* Your instructions *
Starting with the line that contains "to the mouth" and stopping after the line that contains "before = set(bpy.data.objects)", output every line exactly as it stands.

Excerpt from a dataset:
--

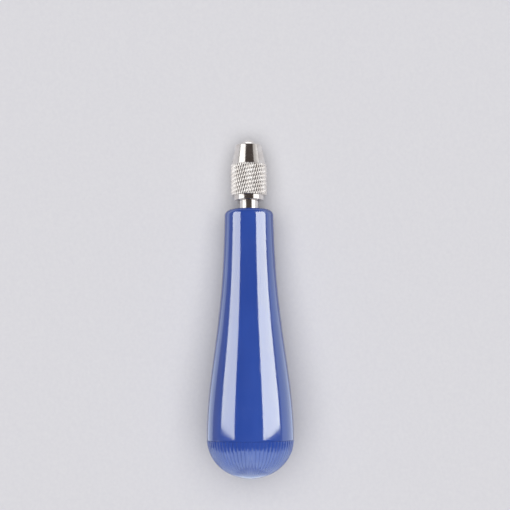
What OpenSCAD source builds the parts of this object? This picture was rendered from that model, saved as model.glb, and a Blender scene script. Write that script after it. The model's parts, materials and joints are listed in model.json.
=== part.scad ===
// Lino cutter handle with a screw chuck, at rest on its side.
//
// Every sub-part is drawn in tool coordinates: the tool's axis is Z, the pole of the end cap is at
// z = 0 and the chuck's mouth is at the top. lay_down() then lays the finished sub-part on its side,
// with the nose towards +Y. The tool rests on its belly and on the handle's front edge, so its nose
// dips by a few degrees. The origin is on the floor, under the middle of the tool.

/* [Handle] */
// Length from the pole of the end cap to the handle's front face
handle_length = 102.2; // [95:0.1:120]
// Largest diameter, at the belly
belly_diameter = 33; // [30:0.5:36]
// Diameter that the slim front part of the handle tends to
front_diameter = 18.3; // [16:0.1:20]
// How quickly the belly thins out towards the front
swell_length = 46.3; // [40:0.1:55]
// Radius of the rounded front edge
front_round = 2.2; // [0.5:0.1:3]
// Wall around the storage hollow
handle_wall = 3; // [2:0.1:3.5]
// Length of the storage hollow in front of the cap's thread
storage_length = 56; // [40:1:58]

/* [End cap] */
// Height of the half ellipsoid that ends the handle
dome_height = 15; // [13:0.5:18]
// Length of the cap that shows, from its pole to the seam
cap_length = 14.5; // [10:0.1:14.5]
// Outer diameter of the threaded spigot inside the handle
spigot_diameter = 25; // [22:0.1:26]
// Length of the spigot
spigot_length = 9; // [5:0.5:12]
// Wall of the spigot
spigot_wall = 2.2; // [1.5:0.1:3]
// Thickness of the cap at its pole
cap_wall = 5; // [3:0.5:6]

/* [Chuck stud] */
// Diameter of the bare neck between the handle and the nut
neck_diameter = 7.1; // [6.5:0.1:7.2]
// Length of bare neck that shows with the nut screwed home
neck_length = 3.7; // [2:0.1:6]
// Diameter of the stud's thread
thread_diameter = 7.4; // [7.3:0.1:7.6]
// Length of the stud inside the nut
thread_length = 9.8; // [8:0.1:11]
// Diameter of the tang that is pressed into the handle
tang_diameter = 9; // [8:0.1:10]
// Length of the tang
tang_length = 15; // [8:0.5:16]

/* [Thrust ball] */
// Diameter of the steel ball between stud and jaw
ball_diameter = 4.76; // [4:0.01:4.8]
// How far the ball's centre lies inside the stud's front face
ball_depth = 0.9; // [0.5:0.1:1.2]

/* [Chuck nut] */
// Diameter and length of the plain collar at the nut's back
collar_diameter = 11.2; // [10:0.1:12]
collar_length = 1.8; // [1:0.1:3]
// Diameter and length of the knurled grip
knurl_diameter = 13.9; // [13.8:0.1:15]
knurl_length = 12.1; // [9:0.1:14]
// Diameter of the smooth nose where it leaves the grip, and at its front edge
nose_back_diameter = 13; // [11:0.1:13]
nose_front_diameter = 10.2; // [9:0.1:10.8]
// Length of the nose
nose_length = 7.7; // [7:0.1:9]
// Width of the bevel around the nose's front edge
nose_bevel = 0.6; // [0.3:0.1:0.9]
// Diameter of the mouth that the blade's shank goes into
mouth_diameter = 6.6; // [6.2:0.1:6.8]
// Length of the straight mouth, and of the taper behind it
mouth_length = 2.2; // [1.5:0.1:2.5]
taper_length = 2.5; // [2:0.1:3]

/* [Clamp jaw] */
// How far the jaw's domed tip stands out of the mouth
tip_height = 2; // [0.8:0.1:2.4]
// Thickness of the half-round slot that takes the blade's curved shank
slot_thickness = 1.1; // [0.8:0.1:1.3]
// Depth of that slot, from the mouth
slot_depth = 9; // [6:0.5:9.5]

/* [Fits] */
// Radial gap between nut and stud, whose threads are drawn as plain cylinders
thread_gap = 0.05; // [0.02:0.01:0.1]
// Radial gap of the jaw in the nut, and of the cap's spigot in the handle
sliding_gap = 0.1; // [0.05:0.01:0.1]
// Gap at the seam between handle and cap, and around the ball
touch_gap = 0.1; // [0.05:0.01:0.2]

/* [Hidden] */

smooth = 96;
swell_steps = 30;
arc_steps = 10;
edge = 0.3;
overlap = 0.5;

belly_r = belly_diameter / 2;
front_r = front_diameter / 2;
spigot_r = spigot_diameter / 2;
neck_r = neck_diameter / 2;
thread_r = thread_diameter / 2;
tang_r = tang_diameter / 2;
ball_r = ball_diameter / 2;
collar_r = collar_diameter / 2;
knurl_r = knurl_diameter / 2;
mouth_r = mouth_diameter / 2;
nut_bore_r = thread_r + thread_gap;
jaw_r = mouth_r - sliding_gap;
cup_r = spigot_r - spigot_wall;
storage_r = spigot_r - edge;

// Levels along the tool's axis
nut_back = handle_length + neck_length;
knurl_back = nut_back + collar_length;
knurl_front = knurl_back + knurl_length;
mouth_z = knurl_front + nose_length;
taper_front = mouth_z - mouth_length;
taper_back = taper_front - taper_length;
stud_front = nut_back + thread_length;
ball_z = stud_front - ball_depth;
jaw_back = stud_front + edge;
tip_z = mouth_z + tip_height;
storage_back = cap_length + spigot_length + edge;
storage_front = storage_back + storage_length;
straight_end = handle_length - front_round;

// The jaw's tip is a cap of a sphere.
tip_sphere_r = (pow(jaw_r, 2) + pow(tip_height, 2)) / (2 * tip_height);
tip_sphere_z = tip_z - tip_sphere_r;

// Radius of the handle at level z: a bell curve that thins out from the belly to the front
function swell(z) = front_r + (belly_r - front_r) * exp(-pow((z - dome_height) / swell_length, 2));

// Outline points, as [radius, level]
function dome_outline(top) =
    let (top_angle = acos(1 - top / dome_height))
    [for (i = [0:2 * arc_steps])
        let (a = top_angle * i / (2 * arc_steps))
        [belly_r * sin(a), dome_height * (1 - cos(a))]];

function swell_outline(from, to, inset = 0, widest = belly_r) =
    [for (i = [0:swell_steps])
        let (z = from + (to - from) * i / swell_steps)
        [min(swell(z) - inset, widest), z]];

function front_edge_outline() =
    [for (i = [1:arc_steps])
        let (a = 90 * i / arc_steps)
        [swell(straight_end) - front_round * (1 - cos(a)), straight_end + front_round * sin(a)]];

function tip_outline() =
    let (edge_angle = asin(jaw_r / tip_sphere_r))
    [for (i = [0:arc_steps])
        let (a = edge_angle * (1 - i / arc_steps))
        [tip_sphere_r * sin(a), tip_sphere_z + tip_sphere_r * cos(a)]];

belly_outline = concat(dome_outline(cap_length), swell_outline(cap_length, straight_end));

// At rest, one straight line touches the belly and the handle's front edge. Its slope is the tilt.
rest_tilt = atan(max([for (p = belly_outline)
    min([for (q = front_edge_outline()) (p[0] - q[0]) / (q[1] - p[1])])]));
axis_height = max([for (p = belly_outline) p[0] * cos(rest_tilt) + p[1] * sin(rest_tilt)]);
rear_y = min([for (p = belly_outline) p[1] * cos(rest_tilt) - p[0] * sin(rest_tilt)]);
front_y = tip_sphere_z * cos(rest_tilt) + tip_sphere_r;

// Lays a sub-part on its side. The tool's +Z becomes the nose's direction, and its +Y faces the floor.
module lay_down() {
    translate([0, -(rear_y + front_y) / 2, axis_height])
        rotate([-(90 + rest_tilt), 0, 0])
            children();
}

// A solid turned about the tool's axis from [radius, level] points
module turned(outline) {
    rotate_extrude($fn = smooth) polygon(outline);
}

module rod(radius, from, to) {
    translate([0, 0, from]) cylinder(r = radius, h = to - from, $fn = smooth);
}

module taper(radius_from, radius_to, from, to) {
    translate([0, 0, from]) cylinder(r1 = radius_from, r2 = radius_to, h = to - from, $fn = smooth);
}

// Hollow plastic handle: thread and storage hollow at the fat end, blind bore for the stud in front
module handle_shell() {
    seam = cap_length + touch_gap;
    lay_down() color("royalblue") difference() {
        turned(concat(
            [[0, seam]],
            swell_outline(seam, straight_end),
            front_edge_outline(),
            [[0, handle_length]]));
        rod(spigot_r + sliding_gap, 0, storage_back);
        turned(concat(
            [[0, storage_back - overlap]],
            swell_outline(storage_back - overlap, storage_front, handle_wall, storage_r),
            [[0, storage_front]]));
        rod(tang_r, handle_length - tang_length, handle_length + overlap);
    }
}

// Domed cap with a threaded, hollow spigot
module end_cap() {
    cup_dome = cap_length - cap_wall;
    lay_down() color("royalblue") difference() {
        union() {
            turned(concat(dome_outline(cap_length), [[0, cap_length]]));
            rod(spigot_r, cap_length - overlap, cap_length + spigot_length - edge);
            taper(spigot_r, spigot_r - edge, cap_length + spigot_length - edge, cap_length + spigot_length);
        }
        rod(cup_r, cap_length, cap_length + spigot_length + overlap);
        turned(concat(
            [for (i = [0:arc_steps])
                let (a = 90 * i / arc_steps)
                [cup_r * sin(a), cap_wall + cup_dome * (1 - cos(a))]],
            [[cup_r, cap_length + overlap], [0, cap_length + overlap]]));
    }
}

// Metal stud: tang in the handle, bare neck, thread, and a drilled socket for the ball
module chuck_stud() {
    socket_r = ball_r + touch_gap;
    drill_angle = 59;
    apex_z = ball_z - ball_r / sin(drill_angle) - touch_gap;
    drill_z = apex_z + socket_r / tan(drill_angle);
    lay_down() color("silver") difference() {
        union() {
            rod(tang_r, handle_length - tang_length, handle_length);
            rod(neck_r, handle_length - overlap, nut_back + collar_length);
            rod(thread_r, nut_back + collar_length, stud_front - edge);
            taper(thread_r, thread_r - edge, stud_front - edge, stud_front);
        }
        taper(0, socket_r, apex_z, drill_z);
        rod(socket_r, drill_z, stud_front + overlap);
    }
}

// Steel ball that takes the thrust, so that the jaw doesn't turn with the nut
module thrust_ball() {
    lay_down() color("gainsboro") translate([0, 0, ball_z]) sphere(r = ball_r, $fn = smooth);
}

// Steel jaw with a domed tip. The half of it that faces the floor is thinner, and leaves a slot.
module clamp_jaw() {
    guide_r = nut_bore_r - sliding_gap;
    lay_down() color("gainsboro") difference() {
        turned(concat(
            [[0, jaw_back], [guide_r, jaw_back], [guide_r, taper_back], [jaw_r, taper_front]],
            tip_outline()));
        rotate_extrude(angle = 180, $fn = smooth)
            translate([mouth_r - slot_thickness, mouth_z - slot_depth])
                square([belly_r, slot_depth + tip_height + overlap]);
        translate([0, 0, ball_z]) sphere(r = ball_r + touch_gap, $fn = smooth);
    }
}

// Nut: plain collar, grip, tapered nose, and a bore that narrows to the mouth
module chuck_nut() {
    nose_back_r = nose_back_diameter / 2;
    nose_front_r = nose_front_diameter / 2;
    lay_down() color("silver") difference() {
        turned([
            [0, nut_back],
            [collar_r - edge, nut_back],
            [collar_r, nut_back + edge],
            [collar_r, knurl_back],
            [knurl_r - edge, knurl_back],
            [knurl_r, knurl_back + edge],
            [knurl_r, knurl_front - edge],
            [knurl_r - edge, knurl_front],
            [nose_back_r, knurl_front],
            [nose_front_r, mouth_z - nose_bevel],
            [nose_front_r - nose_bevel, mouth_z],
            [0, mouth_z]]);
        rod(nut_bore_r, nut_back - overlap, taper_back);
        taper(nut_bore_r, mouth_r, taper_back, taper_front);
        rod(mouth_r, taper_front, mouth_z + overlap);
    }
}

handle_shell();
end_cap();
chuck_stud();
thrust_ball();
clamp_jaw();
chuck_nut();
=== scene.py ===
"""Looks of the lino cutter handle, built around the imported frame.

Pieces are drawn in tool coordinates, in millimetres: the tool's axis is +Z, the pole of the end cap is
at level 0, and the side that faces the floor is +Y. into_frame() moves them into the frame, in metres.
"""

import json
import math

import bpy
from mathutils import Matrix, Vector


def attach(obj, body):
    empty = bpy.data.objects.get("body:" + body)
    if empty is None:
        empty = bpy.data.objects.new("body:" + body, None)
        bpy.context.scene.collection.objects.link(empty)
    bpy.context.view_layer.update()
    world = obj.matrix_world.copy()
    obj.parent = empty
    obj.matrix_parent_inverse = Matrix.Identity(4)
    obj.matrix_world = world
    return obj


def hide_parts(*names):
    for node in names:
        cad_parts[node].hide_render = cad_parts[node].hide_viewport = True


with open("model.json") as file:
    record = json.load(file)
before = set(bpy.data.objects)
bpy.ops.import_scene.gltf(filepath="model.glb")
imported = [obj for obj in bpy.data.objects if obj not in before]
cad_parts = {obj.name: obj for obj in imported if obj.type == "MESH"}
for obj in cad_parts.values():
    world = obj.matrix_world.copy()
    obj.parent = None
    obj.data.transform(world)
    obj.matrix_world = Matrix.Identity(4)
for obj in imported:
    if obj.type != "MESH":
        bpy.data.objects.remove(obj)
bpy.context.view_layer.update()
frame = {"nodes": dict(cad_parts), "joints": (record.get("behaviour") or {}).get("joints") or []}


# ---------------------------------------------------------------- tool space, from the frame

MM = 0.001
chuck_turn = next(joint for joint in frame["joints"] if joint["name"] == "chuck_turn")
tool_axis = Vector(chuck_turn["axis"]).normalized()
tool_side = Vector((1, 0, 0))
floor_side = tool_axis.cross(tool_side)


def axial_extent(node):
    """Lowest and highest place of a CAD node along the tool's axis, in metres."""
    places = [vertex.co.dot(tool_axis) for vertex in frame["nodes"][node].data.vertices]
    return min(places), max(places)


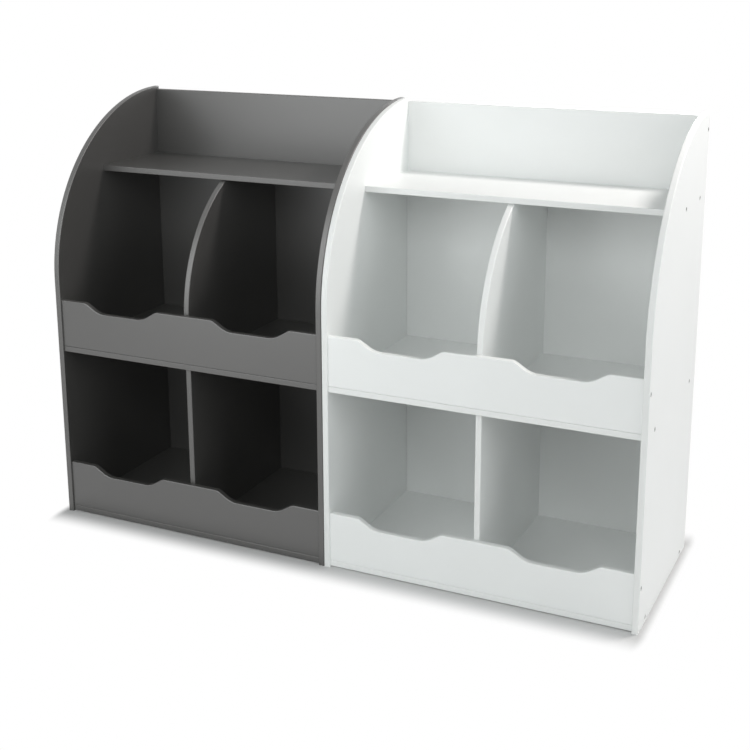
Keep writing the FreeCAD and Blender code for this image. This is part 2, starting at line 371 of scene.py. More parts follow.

--

* Answer in full *
// Nut: plain collar, grip, tapered nose, and a bore that narrows to the mouth
module chuck_nut() {
    nose_back_r = nose_back_diameter / 2;
    nose_front_r = nose_front_diameter / 2;
    lay_down() color("silver") difference() {
        turned([
            [0, nut_back],
            [collar_r - edge, nut_back],
            [collar_r, nut_back + edge],
            [collar_r, knurl_back],
            [knurl_r - edge, knurl_back],
            [knurl_r, knurl_back + edge],
            [knurl_r, knurl_front - edge],
            [knurl_r - edge, knurl_front],
            [nose_back_r, knurl_front],
            [nose_front_r, mouth_z - nose_bevel],
            [nose_front_r - nose_bevel, mouth_z],
            [0, mouth_z]]);
        rod(nut_bore_r, nut_back - overlap, taper_back);
        taper(nut_bore_r, mouth_r, taper_back, taper_front);
        rod(mouth_r, taper_front, mouth_z + overlap);
    }
}

handle_shell();
end_cap();
chuck_stud();
thrust_ball();
clamp_jaw();
chuck_nut();
=== scene.py ===
"""Looks of the lino cutter handle, built around the imported frame.

Pieces are drawn in tool coordinates, in millimetres: the tool's axis is +Z, the pole of the end cap is
at level 0, and the side that faces the floor is +Y. into_frame() moves them into the frame, in metres.
"""

import json
import math

import bpy
from mathutils import Matrix, Vector


def attach(obj, body):
    empty = bpy.data.objects.get("body:" + body)
    if empty is None:
        empty = bpy.data.objects.new("body:" + body, None)
        bpy.context.scene.collection.objects.link(empty)
    bpy.context.view_layer.update()
    world = obj.matrix_world.copy()
    obj.parent = empty
    obj.matrix_parent_inverse = Matrix.Identity(4)
    obj.matrix_world = world
    return obj


def hide_parts(*names):
    for node in names:
        cad_parts[node].hide_render = cad_parts[node].hide_viewport = True


with open("model.json") as file:
    record = json.load(file)
before = set(bpy.data.objects)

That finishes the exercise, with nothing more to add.